A month and a bit later, Johnson apologised to all the London businesses that had lost money during the Olympics.

He had promised them a bumper summer. It didn’t come. Johnson isn’t much cop at making good on promises.

He hides his ambition behind jokes and buffoonery. He wins over the public with jokes and buffoonery. He pushed for an exit from Europe with jokes and buffoonery.

And last week, it stopped when the old and the scared voted to leave Europe, buying into the great lies of the right wing. He won when he thought he would lose. David Cameron called his bluff and he blinked. He backtracked and fumbled.
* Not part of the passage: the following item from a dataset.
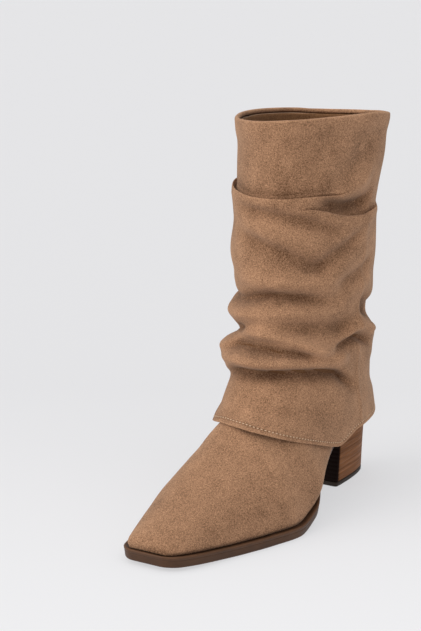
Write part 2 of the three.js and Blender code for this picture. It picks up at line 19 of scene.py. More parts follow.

Pyrrhic victories are dangerous.

At the Beijing Games in 2008 Johnson was in town to accept the passing of the responsibility of hosting the next Olympics.

He joked that “ping pong was coming home”. He played the bumbling, dozy, somewhat lovable Englishman without the spite of Basil Fawlty. He accepted the Olympic flag with his jacket unbuttoned - considered bad form by the Chinese - and then waved it like a spoilt fat kid.

He was being shown around the Main Press Centre by a convoy of Chinese and International Olympic Committee people before the closing ceremony.

I was walking past him at the time. I stopped and shouted after him: “Boris, please make sure the media bar in London is good. It’s rubbish here.” He waved breezily over his shoulder at me. I think it was me.

In London, the media bar was an undecorated room with TVs and a long bar. Functional, but not very London in style. Johnson could have done so much better.

But I laughed when I walked in to it for the first time during the Games because Johnson was a funny man. He doesn’ t seem so funny now.

Ice, Ice, baby

Iceland score. You are the Icelandic commentator doing the match live from the stadium. When Iceland score in the last minute to beat Austria you lose it. You scream, you suffer an emotional collapse, and become a YouTube sensation because of it.

Finally calmed, you go home to your day job, which is as an assistant manager of KR Reykjavik.

The big boss calls you in. Well done on Euro 2016, he may have said.

But you’re fired. Your team have lost five of your last six matches.

They are third from bottom in the Urvalsdeild, Iceland’s premier football league. Tonight, Gudmundur Benediktsson is expected to be back in France for Iceland’s last 16 match against England. Forgive him if he sheds a tear and lets out a scream or two.